PROVIDED DATA:

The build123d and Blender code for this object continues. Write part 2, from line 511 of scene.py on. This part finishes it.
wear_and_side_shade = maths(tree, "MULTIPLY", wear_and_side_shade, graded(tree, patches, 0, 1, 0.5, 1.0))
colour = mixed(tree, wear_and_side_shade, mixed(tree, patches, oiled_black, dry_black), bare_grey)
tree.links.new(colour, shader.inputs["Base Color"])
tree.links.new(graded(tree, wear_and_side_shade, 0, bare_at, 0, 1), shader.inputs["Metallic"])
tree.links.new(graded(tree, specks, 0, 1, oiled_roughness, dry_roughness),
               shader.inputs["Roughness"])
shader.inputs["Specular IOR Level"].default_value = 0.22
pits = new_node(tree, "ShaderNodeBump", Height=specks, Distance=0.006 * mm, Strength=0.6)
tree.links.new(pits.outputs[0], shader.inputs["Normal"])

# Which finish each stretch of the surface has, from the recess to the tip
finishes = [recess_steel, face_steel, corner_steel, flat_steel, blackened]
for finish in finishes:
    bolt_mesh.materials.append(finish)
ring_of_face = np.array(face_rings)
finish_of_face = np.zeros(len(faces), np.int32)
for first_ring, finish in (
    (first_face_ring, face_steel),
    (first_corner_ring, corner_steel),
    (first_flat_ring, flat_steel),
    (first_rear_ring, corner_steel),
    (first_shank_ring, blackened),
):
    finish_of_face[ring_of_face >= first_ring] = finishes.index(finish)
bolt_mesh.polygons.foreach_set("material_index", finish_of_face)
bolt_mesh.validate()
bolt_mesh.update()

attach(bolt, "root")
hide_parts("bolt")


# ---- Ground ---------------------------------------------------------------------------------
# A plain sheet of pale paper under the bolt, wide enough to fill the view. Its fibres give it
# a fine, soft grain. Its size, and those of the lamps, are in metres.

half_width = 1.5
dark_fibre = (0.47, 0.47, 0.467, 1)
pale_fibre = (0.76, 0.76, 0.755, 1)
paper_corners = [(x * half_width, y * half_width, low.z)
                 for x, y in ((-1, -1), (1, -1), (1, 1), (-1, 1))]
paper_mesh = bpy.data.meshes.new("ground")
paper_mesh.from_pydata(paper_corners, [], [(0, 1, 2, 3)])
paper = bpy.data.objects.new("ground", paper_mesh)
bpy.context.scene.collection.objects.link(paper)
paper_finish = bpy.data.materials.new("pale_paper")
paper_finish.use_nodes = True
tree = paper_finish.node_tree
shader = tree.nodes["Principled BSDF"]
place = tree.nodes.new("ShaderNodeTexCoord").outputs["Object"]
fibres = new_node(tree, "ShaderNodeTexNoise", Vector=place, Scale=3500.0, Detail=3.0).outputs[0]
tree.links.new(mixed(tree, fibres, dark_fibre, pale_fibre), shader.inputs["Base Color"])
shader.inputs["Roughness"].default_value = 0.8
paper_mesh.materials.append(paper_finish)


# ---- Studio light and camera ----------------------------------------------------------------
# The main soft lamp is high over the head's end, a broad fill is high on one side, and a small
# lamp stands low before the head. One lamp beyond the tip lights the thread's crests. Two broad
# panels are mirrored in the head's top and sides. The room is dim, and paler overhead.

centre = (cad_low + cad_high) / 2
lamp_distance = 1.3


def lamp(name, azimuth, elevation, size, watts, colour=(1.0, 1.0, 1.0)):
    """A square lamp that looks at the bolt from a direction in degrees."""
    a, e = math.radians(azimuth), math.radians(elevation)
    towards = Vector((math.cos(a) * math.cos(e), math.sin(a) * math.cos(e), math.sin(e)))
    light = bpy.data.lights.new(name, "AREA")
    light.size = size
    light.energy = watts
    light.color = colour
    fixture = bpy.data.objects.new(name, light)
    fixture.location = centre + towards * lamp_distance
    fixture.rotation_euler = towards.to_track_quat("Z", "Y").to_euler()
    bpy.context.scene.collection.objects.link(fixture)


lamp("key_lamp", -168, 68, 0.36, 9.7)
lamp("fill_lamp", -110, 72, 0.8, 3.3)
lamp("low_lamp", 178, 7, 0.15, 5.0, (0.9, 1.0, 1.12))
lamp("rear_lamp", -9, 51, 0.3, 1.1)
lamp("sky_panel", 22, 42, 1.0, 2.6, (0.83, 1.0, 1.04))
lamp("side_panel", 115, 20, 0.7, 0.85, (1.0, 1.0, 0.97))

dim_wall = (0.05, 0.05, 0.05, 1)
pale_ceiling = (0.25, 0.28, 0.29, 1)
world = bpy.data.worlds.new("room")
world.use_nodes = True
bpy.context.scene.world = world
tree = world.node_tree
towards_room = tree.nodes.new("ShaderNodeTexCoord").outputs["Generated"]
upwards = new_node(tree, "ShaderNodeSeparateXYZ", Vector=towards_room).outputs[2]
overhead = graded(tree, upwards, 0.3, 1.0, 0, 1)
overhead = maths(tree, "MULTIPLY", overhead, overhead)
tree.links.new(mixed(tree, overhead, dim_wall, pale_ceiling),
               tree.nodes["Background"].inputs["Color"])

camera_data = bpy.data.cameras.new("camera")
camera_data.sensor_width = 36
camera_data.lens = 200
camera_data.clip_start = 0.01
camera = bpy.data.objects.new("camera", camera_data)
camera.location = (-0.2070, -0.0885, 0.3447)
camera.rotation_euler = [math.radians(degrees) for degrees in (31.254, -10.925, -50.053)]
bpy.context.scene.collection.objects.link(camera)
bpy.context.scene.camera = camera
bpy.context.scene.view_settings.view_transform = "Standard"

STATED GOAL: In the data above, how many lines contain the string "finishes"? Answer with the number only.

WRITTEN SOLUTION: 4